To address the question of modernity and Confucian learning we must understand all that goes into the process of learning from a Confucian point of view. The relevant passage from the Analects is short and to the point and yet of major import in understanding how Confucius intended his understanding of the nature of learning.

"The Master said: 'Learning without thought is labor lost; thought without learning is perilous." (Analects II:15)

In this passage another mental processes is added to the understanding of learning -- thought or thinking, ssu. We have seen learning as the overarching goal, a goal that extends beyond the mere acquisition of knowledge to the creation and activation of moral knowledge and moral action.

Thought or thinking, ssu, is also a part of the larger process of learning, but is particularly directed at what we might describe as reasoning about or reflecting upon the knowledge acquired. With the addition of ssu we begin to see the way in which Confucius describes learning as more than just the acquisition of knowledge. And with this "more than" quality, we begin to see the dynamics of learning for what it can be and wherein in turn lie its dangers.

The ramifications of this seemingly very simple passage from the Analects are enormous.

The first part of the passage says, "Learning without thought is labor lost."

What's the issue here?

Confucius is suggesting that knowledge acquisition alone is not enough to count as learning. Knowledge acquisition without thought is a mere collection of data points, facts, if you will -- the simple accumulation of data/facts with no capacity to entertain thought in or about the raw knowledge acquired.

To give forth of such "knowledge" is merely to reiterate or regurgitate what has been acquired. There is no ability to learn from or about the knowledge -- data in, data out, or at its worst, junk in, junk out! There is no learning, no self-understanding, no development of a moral self and moral action. Truly labor lost!

Does it remind you of the potential fallacy today of believing, as some if not many do, that learning can be measured by "teaching to the test"?

The second part of the passage says, "Thought without learning is perilous."

What's the issue here?

Confucius is wary of thought alone without a foundation in knowledge. He is concerned with both the content and intent of thought. Thought alone for Confucius has no content, no foundation in knowledge. In turn it has no intent toward the acquisition of knowledge as part of the larger agenda of learning, moral learning and action of the self.

Thought as reasoning and reflection needs to ground itself in a foundation of knowledge. From this root arises the capacity to grow in learning toward the ideal of being a moral person. Rootless thought as an end unto itself is seen as perilous of the learning process.

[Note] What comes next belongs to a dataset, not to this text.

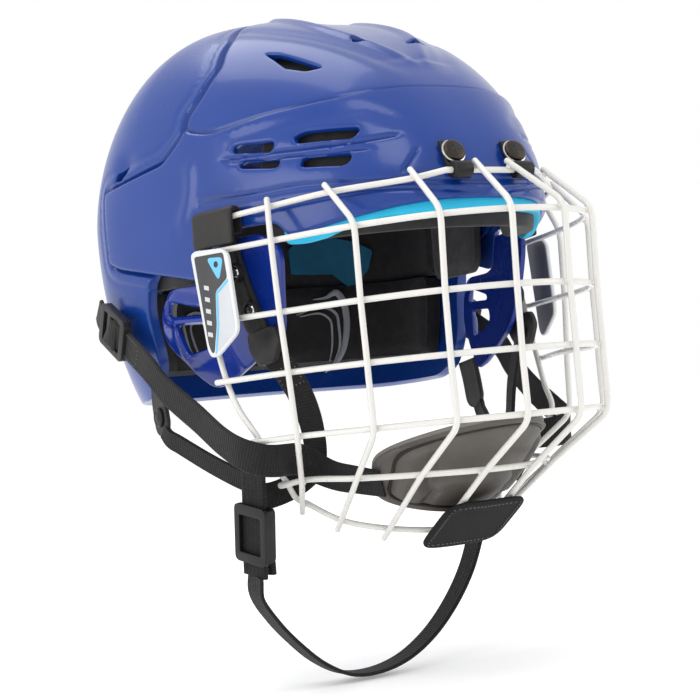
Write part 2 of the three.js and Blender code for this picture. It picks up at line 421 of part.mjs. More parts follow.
function patch(fn, nu, nv, thick) {
  // closed solid between fn(u,v) and fn(u,v) moved inwards by thick(u,v)
  const A = [], B = [], id = (i, j) => i * (nv + 1) + j, e = 1e-3;
  for (let i = 0; i <= nu; i++) for (let j = 0; j <= nv; j++) {
    const u = -1 + 2 * i / nu, v = j / nv, p = fn(u, v);
    const du = sub(fn(u + e, v), fn(u - e, v)), dv = sub(fn(u, v + e), fn(u, v - e));
    const n = norm(cross(du, dv)); A.push(p); B.push(addv(p, mul(n, thick(u, v))));
  }
  const m = A.length, t = [];
  for (let i = 0; i < nu; i++) for (let j = 0; j < nv; j++) {
    const a = id(i, j), b = id(i + 1, j), c = id(i + 1, j + 1), d = id(i, j + 1);
    t.push([a, b, c], [a, c, d]); t.push([m + a, m + c, m + b], [m + a, m + d, m + c]);
  }
  const rim = []; for (let i = 0; i <= nu; i++) rim.push(id(i, 0)); for (let j = 1; j <= nv; j++) rim.push(id(nu, j)); for (let i = nu - 1; i >= 0; i--) rim.push(id(i, nv)); for (let j = nv - 1; j > 0; j--) rim.push(id(0, j));
  for (let k = 0; k < rim.length; k++) { const a = rim[k], b = rim[(k + 1) % rim.length]; t.push([b, a, m + a], [b, m + a, m + b]); }
  return solid([...A, ...B], t);
}
const cupFn = (k, o = 0) => (u, v) => {
  const U = u * k;
  const x = 46 * U * (1 - 0.16 * v);
  const rim = [-136 + 46 * U * U + 10 * U ** 4, -113 - 9 * U * U];
  const bot = [-84 + 19 * U * U, -154.5 + 9 * U * U];
  const s = Math.sin(Math.PI * v) * 2.2;
  return [x, rim[0] + (bot[0] - rim[0]) * v - s * 0.61, rim[1] + (bot[1] - rim[1]) * v - s * 0.79];
};
// inner normal direction: towards the chin (+Y, +Z)
const cupT = (u, v) => -(3.4 + 2.2 * (1 - u ** 8) * Math.sin(Math.PI * Math.min(1, Math.max(0, v)) ) ** 0.5);
{
  const f = cupFn(1.0);
  const test = norm(cross(sub(f(0.01, 0.5), f(-0.01, 0.5)), sub(f(0, 0.51), f(0, 0.49))));
  const sgn = test[2] > 0 ? 1 : -1;              // make thickness point inwards
  add('chin_cup', patch(f, 18, 7, (u, v) => sgn * Math.abs(cupT(u, v))), 'cup');
  const inner = (u, v) => { const U = u * 0.8, W = 0.13 + 0.74 * v, p = f(U, W), e = 1e-3; const n = norm(cross(sub(f(U + e, W), f(U - e, W)), sub(f(U, W + e), f(U, W - e)))); return addv(p, mul(n, sgn * 6.2)); };
  const t2 = norm(cross(sub(inner(0.01, 0.5), inner(-0.01, 0.5)), sub(inner(0, 0.51), inner(0, 0.49))));
  add('chin_pad', patch(inner, 14, 5, (u, v) => (t2[2] > 0 ? 1 : -1) * (2.0 + 3.0 * Math.sqrt(Math.max(0, (1 - u * u) * Math.sin(Math.PI * v))))), 'foam');
}

// ---- straps ---------------------------------------------------------------
// chin-cup straps with their ladder-lock buckles and tabs (travel with the cage)
const cupStrap = [[-107.6, 46, -60], [-107, 23, -73], [-104.6, 11, -84], [-99.5, -14, -100], [-97, -36, -112.5], [-94, -49, -118.5], [-88, -55.6, -121.8], [-81, -54.8, -122.8], [-71, -48.6, -123], [-64, -45.4, -123.4], [-57, -45.6, -127.2], [-51.4, -52.5, -135.6]];
const cupN = [[-1, 0, 0], [-1, -0.03, -0.02], [-1, -0.06, -0.05], [-1, -0.12, -0.08], [-0.98, -0.2, -0.12], [-0.88, -0.45, -0.1], [-0.5, -0.86, -0.05], [0.1, -1, -0.05], [0.42, -0.91, -0.05], [0.1, -1, -0.1], [-0.6, -0.75, -0.2], [-0.85, -0.35, -0.3]];
const cs = band(cupStrap, cupN);
add('cup_strap_r', cs, 'web'); add('cup_strap_l', mirrorGeo(cs), 'web');
function frameBuckle(c, ax, up, w, h, t, bars) {
  // rectangular frame with cross bars; ax = width axis, up = height axis
  const s = new THREE.Shape(); const r = 2.6;
  s.moveTo(-w / 2 + r, -h / 2); s.lineTo(w / 2 - r, -h / 2); s.lineTo(w / 2, -h / 2 + r); s.lineTo(w / 2, h / 2 - r); s.lineTo(w / 2 - r, h / 2); s.lineTo(-w / 2 + r, h / 2); s.lineTo(-w / 2, h / 2 - r); s.lineTo(-w / 2, -h / 2 + r); s.closePath();
  for (const [y0, y1] of bars) { const p = new THREE.Path(); p.moveTo(-w / 2 + 2.4, y0); p.lineTo(-w / 2 + 2.4, y1); p.lineTo(w / 2 - 2.4, y1); p.lineTo(w / 2 - 2.4, y0); p.closePath(); s.holes.push(p); }
  const g = new THREE.ExtrudeGeometry(s, { depth: t, bevelEnabled: false });
  g.translate(0, 0, -t / 2);
  const A = norm(ax), U = norm(sub(up, mul(A, dot(up, A)))), N = cross(A, U);
  g.applyMatrix4(new THREE.Matrix4().set(A[0], U[0], N[0], c[0], A[1], U[1], N[1], c[1], A[2], U[2], N[2], c[2], 0, 0, 0, 1));
  return toGeo(toMan(g));
}
// ladder lock: body outboard of the strap end
const lockUp = norm([0, 39, 20]);
const lk = frameBuckle([-108.2, 60.5, -51.2], cross([-1, 0, 0], lockUp), lockUp, 22, 25, 4.2, [[-8.6, -3.2], [3.4, 8.8]]);
add('ladder_lock_r', lk, 'black'); add('ladder_lock_l', mirrorGeo(lk), 'black');
const tb = band([[-108.0, 74.2, -43.6], [-108.4, 77.2, -41.4], [-107.8, 80.0, -37]], [[-1, 0, 0], [-1, 0, 0], [-1, 0.1, 0]], 13, 2, 2);
add('lock_tab_r', tb, 'black'); add('lock_tab_l', mirrorGeo(tb), 'black');

// rear legs of the chin strap, from snap tabs below the shell edge
const snapTab = band([[-95.2, 40, -80], [-96, 38.5, -90], [-96, 36.5, -101.5]], [[-1, 0, 0], [-1, 0, 0], [-1, 0, 0]], 16, 2.4, 2);
add('leg_snap_r', snapTab, 'black'); add('leg_snap_l', mirrorGeo(snapTab), 'black');
const rl = band([[-95.6, 32.4, -107.5], [-93.5, 24, -111.5], [-88.5, 1, -122], [-84, -18, -129.5]], [[-1, 0, 0], [-1, -0.05, 0], [-1, -0.1, 0], [-1, -0.2, 0]], 9, 2.2, 3);
add('rear_leg_r', rl, 'web');
const rlL = band([[95.6, 32.4, -107.5], [91, 22, -113], [82, 4, -122.5], [76, -10, -129]], [[1, 0, 0], [1, -0.05, 0], [1, -0.1, 0], [1, -0.2, 0]], 9, 2.2, 3);
add('rear_leg_l', rlL, 'web');
// front legs from the ear guards
const fl = band([[-73.4, -44, -64], [-72.4, -46, -73], [-67, -46.5, -81], [-58.5, -44.5, -95], [-52, -40.5, -112], [-50.5, -36, -126], [-56, -24.5, -136], [-66, -19.5, -140], [-74.5, -20.5, -140]], [[-1, -0.4, 0], [-0.9, -0.6, 0], [-0.8, -0.6, 0.2], [-0.8, -0.6, 0.2], [-0.9, -0.5, 0.1], [-0.9, -0.4, -0.2], [-0.4, -0.8, -0.3], [0, -1, -0.2], [0.2, -1, -0.2]], 12, 1.6, 3);
add('front_leg_r', fl, 'web');
const flL = band([[73.4, -45.0, -66.5], [73.6, -38.5, -79], [73.5, -31, -96], [72.5, -27.5, -115], [70.8, -24, -130]], [[1, -0.5, 0], [1, -0.5, 0], [1, -0.4, 0], [1, -0.4, 0], [1, -0.4, 0]], 12, 1.6, 3);
add('front_leg_l', flL, 'web');
// ribbed drop on the wearer's right, slider over it
const drop = [[-81.4, -31.5, -131.5], [-80.6, -28.5, -142], [-79.6, -23.5, -159.5], [-78.8, -20.0, -176]];
add('ribbed_drop_r', band(drop, [[-0.95, -0.3, 0], [-0.95, -0.3, 0], [-0.95, -0.3, 0], [-0.95, -0.3, 0]], 15, 2.0, 2), 'web');
const dUp = norm(sub(drop[1], drop[3])), dN = norm([-0.95, -0.3, 0]);
const dNn = norm(sub(dN, mul(dUp, dot(dN, dUp)))), dAx = cross(dUp, dNn);
{
  // closed box slider with a slot for the strap
  const c = lerp(drop[1], drop[3], 0.44);
  const mk = (w, h, t, off = 0) => { const g = new THREE.BoxGeometry(w, h, t); g.applyMatrix4(new THREE.Matrix4().set(dAx[0], dUp[0], dNn[0], c[0] + dNn[0] * off, dAx[1], dUp[1], dNn[1], c[1] + dNn[1] * off, dAx[2], dUp[2], dNn[2], c[2] + dNn[2] * off, 0, 0, 0, 1)); return toMan(g); };
  let m = mk(21, 30, 8).subtract(mk(16.2, 34, 3.6));
  m = m.subtract(mk(13.5, 7, 6, 4.8).translate([dUp[0] * 7.5, dUp[1] * 7.5, dUp[2] * 7.5]));
  m = m.subtract(mk(13.5, 7, 6, 4.8).translate([-dUp[0] * 7.5, -dUp[1] * 7.5, -dUp[2] * 7.5]));
  add('strap_slider', toGeo(m), 'black');
}
// hanging loop under the chin
const loop = [[-78.6, -19.2, -178.2], [-77.9, -16.9, -187.6], [-70.5, -17.5, -200.5], [-59.5, -17, -213], [-46, -15, -224.5], [-30, -13, -232.5], [-13, -12.5, -233.6], [4, -12.5, -229.5], [20, -13, -220], [34, -14, -206], [44.5, -15.5, -190], [51, -17.5, -173], [57, -19, -156], [63.5, -20.5, -140]];
const loopN = loop.map((p, i) => { const a = loop[Math.max(i - 1, 0)], b = loop[Math.min(i + 1, loop.length - 1)], T = norm(sub(b, a)); return norm(cross(T, [0.05, 1, 0])); });
add('strap_loop', band(loop, loopN.map((n) => n), 15, 1.6, 2), 'web');
const tail = band([[-71.2, -20.6, -164], [-70.4, -20, -171], [-70.2, -19.6, -178]], [[-0.95, -0.3, 0], [-0.95, -0.3, 0], [-0.95, -0.3, 0]], 4, 3.0, 2);
add('strap_tail_r', tail, 'web');

export default group;
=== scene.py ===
import bpy, bmesh, math
import numpy as np
from mathutils import Vector, Matrix
from mathutils.geometry import delaunay_2d_cdt, tessellate_polygon


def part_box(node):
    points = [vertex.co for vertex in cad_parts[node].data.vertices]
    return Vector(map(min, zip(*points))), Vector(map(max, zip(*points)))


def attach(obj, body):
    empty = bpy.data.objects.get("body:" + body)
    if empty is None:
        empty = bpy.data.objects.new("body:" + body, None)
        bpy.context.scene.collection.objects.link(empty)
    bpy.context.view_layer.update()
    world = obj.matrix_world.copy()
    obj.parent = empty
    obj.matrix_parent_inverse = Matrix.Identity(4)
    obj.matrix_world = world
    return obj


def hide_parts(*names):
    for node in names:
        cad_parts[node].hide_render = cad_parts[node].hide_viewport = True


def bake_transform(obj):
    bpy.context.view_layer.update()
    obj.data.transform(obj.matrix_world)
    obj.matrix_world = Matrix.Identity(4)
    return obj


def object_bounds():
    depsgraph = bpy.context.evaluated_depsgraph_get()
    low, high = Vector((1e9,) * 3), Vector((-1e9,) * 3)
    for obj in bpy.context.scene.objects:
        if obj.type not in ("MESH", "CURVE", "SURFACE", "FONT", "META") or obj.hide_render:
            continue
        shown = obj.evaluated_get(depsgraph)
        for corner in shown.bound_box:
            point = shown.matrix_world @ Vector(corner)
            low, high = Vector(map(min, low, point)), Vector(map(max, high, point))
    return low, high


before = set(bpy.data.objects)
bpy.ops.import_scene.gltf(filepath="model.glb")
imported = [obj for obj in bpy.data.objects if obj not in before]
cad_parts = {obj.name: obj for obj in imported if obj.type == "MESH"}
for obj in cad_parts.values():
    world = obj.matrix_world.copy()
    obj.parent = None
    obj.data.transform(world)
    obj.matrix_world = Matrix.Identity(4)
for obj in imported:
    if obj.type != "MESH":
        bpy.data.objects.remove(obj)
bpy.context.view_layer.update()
MM = 0.001

# ------------------------------------------------------------------ camera
CAM = np.array([-403.95, -691.69, -104.12])
CR = np.array([0.86415, -0.495051, -0.090383]); CU = np.array([0.058005, -0.080421, 0.995072]); CD = np.array([0.49988, 0.865134, 0.04078])
cam = bpy.data.cameras.new("cam"); co = bpy.data.objects.new("cam", cam); bpy.context.scene.collection.objects.link(co)
m = Matrix(((CR[0], CU[0], -CD[0], CAM[0] * MM), (CR[1], CU[1], -CD[1], CAM[1] * MM), (CR[2], CU[2], -CD[2], CAM[2] * MM), (0, 0, 0, 1)))
co.matrix_world = m
cam.sensor_width = 36.0; cam.sensor_fit = "HORIZONTAL"; cam.lens = 1546.76 * 36.0 / 700.0
cam.clip_start = 0.01; cam.clip_end = 400
bpy.context.scene.camera = co
bpy.context.scene.view_settings.view_transform = "Standard"
bpy.context.scene.view_settings.look = "None"

# ------------------------------------------------------------------ materials
def nodes_of(mat):
    mat.use_nodes = True
    nt = mat.node_tree
    return nt, nt.nodes["Principled BSDF"]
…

Does it remind you of the potential peril of our own development of social media, where sometimes blogging runs the risk of thought without knowledge? While blogging can be a positive steppingstone in the building of a learning process, it also suggests a cautionary warning -- rootless thought runs the risk of abandoning the larger goal of learning.

Does the Confucian understanding of true learning question the limits of our use of testing and blogging or at least a reevaluation of their roles?